Aim:
Give back the exact lines spanning from the line with "lid, lower = build_halves(parts)" to the line with "edge of the cut.", with both of those lines included and no others.

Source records
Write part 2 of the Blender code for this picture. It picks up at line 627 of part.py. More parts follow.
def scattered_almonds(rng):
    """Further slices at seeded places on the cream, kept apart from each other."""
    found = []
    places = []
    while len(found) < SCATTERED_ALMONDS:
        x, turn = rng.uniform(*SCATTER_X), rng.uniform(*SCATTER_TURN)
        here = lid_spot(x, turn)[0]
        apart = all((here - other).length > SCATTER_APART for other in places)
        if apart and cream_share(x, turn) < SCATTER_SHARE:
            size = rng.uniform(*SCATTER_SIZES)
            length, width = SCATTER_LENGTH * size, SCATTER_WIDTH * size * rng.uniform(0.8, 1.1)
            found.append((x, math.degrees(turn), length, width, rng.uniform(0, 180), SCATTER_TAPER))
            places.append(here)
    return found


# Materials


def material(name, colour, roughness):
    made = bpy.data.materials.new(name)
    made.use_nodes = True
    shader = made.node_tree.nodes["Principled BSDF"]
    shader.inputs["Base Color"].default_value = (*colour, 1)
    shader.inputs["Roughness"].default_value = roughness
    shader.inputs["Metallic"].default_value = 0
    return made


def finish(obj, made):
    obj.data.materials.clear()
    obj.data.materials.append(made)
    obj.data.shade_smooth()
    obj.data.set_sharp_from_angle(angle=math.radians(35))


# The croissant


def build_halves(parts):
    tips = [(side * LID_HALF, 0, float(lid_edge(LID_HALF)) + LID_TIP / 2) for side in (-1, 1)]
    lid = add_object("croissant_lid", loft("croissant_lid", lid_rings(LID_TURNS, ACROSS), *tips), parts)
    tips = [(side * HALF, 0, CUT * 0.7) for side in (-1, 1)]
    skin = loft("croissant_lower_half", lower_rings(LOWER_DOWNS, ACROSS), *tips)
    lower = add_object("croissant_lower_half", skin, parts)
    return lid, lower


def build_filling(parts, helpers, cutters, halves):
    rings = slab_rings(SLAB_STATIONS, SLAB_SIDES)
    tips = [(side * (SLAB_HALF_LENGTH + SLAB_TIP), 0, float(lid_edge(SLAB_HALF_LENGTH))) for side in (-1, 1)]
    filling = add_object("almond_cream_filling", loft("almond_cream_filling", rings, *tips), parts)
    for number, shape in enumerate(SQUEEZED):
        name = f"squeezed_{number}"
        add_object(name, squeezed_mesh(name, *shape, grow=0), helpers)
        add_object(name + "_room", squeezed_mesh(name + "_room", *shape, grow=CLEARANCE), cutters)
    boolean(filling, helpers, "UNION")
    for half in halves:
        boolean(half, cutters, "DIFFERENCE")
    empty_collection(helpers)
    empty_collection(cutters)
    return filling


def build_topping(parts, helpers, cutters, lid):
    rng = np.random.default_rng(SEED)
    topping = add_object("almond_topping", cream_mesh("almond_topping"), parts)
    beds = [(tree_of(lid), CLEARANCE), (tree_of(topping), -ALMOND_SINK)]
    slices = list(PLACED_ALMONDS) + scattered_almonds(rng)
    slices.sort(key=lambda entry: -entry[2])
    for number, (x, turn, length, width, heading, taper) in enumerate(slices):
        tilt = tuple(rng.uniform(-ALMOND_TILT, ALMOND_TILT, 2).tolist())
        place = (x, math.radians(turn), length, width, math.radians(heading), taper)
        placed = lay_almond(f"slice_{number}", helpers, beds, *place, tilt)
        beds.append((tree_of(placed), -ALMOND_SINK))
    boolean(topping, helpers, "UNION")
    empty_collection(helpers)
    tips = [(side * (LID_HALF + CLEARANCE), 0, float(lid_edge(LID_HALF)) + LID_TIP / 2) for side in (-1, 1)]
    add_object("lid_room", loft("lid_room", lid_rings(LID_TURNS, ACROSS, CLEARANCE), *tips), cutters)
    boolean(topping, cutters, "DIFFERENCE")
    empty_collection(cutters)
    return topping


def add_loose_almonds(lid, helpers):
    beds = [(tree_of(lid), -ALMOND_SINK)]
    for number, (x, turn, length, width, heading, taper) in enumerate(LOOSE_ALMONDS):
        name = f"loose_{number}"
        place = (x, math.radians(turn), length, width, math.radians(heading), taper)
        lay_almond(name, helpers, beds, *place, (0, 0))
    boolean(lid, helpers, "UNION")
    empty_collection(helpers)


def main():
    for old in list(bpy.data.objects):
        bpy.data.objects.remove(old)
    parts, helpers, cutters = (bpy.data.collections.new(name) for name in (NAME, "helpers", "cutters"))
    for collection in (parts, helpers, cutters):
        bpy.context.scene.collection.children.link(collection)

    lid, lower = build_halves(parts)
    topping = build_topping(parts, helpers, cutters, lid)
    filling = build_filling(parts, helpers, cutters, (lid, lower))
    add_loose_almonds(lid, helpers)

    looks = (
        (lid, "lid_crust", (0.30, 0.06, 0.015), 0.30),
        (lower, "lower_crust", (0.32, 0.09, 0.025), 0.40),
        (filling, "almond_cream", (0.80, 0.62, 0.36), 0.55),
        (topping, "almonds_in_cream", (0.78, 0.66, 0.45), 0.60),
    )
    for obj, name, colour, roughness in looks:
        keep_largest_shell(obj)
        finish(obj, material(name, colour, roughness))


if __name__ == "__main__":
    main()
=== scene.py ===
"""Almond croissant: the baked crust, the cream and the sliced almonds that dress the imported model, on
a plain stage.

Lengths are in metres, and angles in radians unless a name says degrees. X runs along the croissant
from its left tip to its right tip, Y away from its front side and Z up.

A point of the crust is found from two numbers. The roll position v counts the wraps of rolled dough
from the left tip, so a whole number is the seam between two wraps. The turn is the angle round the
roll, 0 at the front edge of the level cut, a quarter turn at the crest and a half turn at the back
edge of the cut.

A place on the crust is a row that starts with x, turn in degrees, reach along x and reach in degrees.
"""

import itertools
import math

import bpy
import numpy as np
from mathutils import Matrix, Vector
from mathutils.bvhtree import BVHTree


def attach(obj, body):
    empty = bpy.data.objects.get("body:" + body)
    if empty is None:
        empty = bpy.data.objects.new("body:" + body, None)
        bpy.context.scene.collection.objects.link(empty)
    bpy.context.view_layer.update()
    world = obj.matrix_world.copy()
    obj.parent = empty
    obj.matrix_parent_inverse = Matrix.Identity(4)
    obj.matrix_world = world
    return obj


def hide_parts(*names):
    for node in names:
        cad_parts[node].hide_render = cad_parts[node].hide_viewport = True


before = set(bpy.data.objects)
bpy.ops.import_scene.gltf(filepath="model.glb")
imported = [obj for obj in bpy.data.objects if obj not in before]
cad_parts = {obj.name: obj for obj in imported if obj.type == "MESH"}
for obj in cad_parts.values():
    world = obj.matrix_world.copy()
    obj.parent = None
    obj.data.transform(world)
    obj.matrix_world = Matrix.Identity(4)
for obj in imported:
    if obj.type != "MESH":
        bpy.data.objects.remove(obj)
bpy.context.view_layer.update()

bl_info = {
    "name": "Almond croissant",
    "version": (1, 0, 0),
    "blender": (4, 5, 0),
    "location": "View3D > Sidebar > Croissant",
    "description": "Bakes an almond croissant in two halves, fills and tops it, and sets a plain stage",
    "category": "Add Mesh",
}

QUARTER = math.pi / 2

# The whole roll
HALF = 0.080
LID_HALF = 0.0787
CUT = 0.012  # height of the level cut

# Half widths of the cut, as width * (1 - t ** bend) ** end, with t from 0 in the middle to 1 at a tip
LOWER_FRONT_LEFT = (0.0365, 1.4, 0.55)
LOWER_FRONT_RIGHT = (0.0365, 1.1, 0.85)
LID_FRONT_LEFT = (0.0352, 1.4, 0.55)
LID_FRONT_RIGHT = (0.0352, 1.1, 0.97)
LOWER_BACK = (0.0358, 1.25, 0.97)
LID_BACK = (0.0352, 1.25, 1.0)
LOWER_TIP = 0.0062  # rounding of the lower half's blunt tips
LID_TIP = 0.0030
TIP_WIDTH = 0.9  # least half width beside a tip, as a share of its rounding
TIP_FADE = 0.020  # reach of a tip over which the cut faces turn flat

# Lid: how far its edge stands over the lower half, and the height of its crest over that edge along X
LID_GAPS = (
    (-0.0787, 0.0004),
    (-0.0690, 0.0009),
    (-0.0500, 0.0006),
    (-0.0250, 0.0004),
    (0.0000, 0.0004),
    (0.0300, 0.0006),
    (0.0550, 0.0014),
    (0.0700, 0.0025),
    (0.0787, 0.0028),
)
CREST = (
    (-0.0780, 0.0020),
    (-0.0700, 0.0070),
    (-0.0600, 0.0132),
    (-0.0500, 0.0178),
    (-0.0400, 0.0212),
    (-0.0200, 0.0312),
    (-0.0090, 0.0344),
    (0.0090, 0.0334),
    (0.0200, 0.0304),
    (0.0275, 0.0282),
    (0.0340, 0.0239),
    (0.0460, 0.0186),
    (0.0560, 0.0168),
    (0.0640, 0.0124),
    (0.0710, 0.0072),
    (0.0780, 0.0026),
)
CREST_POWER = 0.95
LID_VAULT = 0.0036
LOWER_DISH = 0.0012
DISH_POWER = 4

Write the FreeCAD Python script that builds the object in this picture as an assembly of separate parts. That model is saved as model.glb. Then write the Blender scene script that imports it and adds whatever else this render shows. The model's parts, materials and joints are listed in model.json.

Expected answer:
    lid, lower = build_halves(parts)
    topping = build_topping(parts, helpers, cutters, lid)
    filling = build_filling(parts, helpers, cutters, (lid, lower))
    add_loose_almonds(lid, helpers)

    looks = (
        (lid, "lid_crust", (0.30, 0.06, 0.015), 0.30),
        (lower, "lower_crust", (0.32, 0.09, 0.025), 0.40),
        (filling, "almond_cream", (0.80, 0.62, 0.36), 0.55),
        (topping, "almonds_in_cream", (0.78, 0.66, 0.45), 0.60),
    )
    for obj, name, colour, roughness in looks:
        keep_largest_shell(obj)
        finish(obj, material(name, colour, roughness))


if __name__ == "__main__":
    main()
=== scene.py ===
"""Almond croissant: the baked crust, the cream and the sliced almonds that dress the imported model, on
a plain stage.

Lengths are in metres, and angles in radians unless a name says degrees. X runs along the croissant
from its left tip to its right tip, Y away from its front side and Z up.

A point of the crust is found from two numbers. The roll position v counts the wraps of rolled dough
from the left tip, so a whole number is the seam between two wraps. The turn is the angle round the
roll, 0 at the front edge of the level cut, a quarter turn at the crest and a half turn at the back
edge of the cut.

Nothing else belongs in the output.